■ **Given problem**: From the records below, transcribe only the lines running from the one with "chassis_frame();" through the one with "obj.data.transform(world)". Keep both of those end lines.

■ **Input material**:
· · · ·
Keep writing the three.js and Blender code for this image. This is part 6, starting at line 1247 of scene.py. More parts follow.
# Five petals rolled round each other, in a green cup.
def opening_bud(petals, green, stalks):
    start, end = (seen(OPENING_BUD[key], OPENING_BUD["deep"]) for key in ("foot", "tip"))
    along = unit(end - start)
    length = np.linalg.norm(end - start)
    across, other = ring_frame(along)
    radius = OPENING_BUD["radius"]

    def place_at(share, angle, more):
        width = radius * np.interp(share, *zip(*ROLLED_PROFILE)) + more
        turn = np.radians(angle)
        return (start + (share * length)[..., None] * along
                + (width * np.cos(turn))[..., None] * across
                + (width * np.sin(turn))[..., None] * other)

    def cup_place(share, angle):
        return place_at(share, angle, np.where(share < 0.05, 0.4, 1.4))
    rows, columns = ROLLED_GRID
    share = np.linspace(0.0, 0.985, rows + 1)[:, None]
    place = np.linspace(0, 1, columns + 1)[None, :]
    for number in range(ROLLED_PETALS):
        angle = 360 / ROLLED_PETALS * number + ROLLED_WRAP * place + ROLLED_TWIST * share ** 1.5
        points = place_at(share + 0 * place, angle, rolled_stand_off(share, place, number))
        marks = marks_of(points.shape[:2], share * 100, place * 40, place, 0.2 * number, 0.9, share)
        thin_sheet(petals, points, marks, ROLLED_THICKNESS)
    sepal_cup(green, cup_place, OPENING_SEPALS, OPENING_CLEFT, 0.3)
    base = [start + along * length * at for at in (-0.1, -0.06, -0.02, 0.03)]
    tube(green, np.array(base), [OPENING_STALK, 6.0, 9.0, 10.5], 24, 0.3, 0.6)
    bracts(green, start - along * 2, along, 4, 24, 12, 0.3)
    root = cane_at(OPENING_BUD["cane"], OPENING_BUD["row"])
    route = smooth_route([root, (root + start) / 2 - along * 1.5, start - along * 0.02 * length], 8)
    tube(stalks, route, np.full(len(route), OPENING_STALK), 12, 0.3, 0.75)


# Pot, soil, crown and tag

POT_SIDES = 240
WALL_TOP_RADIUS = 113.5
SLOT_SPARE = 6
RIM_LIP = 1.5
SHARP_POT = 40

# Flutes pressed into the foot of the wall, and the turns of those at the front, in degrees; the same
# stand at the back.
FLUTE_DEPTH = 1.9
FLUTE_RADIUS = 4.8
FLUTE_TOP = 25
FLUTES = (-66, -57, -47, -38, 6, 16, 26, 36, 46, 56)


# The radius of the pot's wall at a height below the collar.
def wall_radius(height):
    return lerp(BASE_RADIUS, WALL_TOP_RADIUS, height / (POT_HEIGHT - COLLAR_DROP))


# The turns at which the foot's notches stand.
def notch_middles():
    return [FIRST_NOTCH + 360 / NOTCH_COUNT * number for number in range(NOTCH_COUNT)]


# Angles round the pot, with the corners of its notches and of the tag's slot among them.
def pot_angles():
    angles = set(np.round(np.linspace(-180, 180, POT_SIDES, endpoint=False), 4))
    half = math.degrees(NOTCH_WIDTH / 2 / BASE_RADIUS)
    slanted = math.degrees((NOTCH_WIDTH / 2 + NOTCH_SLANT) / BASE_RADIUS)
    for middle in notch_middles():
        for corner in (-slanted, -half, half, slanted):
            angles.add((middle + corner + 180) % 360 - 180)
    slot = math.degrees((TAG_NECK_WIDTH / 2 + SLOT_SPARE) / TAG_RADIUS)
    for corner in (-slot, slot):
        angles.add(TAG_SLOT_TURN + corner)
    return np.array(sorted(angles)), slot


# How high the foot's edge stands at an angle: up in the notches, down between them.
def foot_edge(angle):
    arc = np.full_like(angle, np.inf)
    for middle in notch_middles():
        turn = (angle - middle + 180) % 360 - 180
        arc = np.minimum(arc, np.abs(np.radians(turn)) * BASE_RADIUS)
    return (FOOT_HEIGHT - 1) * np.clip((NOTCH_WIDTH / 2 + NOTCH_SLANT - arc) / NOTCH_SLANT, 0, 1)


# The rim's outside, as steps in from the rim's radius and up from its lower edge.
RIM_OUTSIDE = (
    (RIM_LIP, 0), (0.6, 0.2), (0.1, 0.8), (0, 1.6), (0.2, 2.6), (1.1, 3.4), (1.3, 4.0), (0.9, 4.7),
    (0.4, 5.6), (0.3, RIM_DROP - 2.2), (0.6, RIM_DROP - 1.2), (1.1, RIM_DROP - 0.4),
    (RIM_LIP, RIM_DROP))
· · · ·
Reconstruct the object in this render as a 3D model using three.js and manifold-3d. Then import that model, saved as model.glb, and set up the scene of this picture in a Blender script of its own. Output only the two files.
· · · ·
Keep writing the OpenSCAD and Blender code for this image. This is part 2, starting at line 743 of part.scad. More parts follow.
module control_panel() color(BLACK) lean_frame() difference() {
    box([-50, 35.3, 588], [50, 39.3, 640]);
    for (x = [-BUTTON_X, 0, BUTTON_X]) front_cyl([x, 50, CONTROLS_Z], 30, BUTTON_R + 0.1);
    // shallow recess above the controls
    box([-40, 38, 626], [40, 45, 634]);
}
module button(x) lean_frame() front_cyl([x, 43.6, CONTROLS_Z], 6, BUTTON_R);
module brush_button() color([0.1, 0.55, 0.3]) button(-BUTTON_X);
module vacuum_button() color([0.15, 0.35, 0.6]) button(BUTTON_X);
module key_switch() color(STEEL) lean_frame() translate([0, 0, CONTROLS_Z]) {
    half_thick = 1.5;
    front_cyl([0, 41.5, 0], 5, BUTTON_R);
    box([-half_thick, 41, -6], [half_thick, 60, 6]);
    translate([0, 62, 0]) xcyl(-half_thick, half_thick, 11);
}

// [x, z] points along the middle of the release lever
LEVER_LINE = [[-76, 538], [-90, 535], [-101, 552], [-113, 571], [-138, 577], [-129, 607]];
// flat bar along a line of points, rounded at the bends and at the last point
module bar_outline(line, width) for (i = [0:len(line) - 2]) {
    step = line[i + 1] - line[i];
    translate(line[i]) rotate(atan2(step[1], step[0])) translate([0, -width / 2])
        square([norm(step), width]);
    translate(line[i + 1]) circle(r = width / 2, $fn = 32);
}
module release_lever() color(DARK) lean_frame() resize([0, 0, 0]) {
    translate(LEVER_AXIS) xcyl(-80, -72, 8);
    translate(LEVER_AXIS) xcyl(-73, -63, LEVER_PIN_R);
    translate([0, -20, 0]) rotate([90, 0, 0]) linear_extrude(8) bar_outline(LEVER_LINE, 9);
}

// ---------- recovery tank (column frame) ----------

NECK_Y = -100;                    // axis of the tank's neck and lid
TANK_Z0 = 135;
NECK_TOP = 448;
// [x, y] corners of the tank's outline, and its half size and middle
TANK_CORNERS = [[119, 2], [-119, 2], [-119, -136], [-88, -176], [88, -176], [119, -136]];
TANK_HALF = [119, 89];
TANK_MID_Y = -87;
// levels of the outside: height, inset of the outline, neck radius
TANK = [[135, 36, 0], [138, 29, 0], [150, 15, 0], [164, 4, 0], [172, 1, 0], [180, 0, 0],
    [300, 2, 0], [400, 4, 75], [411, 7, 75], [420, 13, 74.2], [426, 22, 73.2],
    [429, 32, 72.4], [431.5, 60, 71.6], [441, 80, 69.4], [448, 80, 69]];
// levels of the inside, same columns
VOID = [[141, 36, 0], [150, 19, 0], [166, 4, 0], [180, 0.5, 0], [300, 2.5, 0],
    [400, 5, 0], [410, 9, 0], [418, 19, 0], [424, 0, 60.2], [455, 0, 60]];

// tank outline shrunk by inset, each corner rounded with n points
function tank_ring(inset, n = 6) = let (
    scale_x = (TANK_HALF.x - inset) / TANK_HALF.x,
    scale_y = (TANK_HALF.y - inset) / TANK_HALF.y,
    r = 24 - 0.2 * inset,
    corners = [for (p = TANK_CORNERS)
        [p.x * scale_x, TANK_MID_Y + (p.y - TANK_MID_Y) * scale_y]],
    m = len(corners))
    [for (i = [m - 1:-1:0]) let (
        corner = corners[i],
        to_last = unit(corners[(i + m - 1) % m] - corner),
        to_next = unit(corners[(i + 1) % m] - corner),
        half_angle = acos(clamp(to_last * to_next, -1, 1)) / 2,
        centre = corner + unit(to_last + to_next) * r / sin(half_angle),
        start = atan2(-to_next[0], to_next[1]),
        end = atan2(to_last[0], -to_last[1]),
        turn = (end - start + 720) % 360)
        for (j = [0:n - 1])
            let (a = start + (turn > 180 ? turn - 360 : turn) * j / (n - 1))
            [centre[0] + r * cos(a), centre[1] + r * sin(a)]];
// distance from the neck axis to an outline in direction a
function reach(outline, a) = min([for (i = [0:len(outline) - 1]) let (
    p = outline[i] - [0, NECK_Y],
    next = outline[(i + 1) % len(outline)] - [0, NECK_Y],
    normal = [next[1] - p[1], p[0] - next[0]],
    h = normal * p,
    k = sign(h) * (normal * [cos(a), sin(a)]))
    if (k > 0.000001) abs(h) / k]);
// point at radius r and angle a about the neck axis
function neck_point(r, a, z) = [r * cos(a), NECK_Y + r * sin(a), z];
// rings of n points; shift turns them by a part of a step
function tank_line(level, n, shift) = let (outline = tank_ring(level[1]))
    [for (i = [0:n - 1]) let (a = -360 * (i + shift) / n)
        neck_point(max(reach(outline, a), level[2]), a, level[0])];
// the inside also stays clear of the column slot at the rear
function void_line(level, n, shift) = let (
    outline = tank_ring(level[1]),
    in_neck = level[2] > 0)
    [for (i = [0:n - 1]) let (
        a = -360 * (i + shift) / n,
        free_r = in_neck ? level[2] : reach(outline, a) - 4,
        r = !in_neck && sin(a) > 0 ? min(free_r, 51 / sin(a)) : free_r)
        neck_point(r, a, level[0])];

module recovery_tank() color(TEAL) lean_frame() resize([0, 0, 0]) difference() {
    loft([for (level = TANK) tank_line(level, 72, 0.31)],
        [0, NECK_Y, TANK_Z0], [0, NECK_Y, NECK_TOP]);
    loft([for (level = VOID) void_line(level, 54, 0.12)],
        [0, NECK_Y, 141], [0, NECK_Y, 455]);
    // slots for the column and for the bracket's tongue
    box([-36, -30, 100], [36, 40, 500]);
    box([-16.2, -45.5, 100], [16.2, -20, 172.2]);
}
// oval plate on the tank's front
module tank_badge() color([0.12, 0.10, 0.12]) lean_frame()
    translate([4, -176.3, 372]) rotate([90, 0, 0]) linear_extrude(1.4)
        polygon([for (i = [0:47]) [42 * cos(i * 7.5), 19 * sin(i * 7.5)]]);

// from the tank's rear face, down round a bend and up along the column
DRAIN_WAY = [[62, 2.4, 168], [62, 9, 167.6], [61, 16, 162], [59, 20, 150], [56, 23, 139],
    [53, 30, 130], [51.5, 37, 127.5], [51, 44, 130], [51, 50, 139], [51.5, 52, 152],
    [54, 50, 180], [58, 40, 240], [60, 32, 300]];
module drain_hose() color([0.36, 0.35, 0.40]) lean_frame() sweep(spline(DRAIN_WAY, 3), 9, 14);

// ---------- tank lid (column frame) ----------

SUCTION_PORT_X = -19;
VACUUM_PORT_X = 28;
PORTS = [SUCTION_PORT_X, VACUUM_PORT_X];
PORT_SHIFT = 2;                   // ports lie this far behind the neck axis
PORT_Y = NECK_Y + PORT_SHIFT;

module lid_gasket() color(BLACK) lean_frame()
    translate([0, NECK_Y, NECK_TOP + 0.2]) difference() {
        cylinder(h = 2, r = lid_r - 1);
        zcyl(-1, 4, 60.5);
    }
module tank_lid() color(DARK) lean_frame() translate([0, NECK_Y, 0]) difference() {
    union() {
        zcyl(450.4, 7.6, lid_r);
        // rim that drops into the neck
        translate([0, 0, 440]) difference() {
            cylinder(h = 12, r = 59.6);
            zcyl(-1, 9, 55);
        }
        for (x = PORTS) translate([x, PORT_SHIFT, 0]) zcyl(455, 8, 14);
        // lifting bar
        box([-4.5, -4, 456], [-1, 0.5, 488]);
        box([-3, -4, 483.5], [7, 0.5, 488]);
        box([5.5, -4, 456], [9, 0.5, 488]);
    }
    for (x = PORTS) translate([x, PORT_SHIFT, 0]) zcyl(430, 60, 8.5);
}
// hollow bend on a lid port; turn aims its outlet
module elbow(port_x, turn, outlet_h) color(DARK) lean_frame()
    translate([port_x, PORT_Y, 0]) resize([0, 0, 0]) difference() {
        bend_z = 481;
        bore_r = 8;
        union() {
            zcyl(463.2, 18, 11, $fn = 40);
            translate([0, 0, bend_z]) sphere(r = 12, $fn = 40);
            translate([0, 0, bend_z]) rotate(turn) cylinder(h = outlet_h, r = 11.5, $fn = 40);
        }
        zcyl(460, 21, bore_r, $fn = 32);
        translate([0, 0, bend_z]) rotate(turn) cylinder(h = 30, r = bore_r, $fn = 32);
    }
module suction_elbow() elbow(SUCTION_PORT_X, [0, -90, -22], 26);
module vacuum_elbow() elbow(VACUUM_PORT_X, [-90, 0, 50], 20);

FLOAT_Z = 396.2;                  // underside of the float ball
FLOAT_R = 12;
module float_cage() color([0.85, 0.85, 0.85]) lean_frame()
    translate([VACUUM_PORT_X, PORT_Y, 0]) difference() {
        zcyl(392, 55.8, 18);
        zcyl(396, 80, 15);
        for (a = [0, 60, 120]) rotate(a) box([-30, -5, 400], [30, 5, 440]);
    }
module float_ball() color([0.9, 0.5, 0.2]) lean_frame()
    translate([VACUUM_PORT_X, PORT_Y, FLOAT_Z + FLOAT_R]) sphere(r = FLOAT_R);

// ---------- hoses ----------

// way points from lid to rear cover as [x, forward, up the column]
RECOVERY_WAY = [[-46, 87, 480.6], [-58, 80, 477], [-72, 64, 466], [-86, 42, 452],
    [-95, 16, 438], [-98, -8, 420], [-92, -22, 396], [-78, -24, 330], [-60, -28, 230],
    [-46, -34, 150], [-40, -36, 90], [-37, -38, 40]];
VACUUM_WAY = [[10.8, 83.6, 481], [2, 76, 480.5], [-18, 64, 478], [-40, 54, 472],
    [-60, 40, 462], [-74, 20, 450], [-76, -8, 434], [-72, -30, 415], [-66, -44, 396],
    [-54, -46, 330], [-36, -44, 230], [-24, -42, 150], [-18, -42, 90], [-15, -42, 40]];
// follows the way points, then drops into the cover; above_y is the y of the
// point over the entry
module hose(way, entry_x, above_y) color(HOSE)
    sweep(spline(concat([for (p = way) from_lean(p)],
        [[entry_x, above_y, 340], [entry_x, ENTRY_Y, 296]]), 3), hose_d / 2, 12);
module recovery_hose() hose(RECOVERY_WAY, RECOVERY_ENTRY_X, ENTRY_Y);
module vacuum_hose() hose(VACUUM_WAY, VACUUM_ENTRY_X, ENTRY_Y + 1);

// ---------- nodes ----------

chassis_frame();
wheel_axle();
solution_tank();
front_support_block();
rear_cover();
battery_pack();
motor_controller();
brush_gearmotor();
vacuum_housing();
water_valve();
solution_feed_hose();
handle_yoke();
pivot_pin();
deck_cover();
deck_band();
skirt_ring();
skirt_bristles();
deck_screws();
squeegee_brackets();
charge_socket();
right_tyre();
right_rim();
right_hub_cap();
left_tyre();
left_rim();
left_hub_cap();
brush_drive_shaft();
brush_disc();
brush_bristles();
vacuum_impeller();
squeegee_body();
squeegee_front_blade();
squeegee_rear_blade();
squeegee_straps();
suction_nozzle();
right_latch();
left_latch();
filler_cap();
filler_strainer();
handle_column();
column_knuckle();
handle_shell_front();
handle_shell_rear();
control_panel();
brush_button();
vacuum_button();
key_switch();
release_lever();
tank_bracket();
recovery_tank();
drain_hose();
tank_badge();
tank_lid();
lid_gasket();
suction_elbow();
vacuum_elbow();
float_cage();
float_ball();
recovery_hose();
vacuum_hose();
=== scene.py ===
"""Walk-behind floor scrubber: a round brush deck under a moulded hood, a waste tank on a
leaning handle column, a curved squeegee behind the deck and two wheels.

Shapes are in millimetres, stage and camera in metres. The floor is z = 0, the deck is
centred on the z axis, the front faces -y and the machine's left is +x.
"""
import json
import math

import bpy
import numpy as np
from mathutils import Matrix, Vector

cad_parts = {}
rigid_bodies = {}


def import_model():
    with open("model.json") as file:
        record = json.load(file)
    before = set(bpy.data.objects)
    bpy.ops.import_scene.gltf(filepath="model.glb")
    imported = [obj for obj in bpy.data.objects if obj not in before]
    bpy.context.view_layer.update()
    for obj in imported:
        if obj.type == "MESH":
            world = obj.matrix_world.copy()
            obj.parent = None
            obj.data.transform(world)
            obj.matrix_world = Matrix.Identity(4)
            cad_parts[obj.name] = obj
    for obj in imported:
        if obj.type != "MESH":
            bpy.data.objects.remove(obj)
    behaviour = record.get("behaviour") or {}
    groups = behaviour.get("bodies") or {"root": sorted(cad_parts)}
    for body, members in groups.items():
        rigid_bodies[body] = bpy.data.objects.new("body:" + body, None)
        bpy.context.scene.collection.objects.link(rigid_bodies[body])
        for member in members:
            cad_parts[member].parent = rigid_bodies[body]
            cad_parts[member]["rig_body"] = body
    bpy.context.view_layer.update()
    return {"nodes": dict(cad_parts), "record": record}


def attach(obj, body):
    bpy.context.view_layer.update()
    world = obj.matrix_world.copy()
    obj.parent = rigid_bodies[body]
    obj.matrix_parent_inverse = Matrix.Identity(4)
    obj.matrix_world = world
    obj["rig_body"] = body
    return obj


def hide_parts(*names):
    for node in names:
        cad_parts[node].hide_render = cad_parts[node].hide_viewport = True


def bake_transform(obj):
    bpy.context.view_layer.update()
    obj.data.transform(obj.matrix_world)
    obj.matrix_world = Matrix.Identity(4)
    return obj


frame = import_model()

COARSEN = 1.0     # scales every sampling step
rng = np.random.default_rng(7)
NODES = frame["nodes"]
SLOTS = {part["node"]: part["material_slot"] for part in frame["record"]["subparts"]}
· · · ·
■ **Worked answer**:
chassis_frame();
wheel_axle();
solution_tank();
front_support_block();
rear_cover();
battery_pack();
motor_controller();
brush_gearmotor();
vacuum_housing();
water_valve();
solution_feed_hose();
handle_yoke();
pivot_pin();
deck_cover();
deck_band();
skirt_ring();
skirt_bristles();
deck_screws();
squeegee_brackets();
charge_socket();
right_tyre();
right_rim();
right_hub_cap();
left_tyre();
left_rim();
left_hub_cap();
brush_drive_shaft();
brush_disc();
brush_bristles();
vacuum_impeller();
squeegee_body();
squeegee_front_blade();
squeegee_rear_blade();
squeegee_straps();
suction_nozzle();
right_latch();
left_latch();
filler_cap();
filler_strainer();
handle_column();
column_knuckle();
handle_shell_front();
handle_shell_rear();
control_panel();
brush_button();
vacuum_button();
key_switch();
release_lever();
tank_bracket();
recovery_tank();
drain_hose();
tank_badge();
tank_lid();
lid_gasket();
suction_elbow();
vacuum_elbow();
float_cage();
float_ball();
recovery_hose();
vacuum_hose();
=== scene.py ===
"""Walk-behind floor scrubber: a round brush deck under a moulded hood, a waste tank on a
leaning handle column, a curved squeegee behind the deck and two wheels.

Shapes are in millimetres, stage and camera in metres. The floor is z = 0, the deck is
centred on the z axis, the front faces -y and the machine's left is +x.
"""
import json
import math

import bpy
import numpy as np
from mathutils import Matrix, Vector

cad_parts = {}
rigid_bodies = {}


def import_model():
    with open("model.json") as file:
        record = json.load(file)
    before = set(bpy.data.objects)
    bpy.ops.import_scene.gltf(filepath="model.glb")
    imported = [obj for obj in bpy.data.objects if obj not in before]
    bpy.context.view_layer.update()
    for obj in imported:
        if obj.type == "MESH":
            world = obj.matrix_world.copy()
            obj.parent = None
            obj.data.transform(world)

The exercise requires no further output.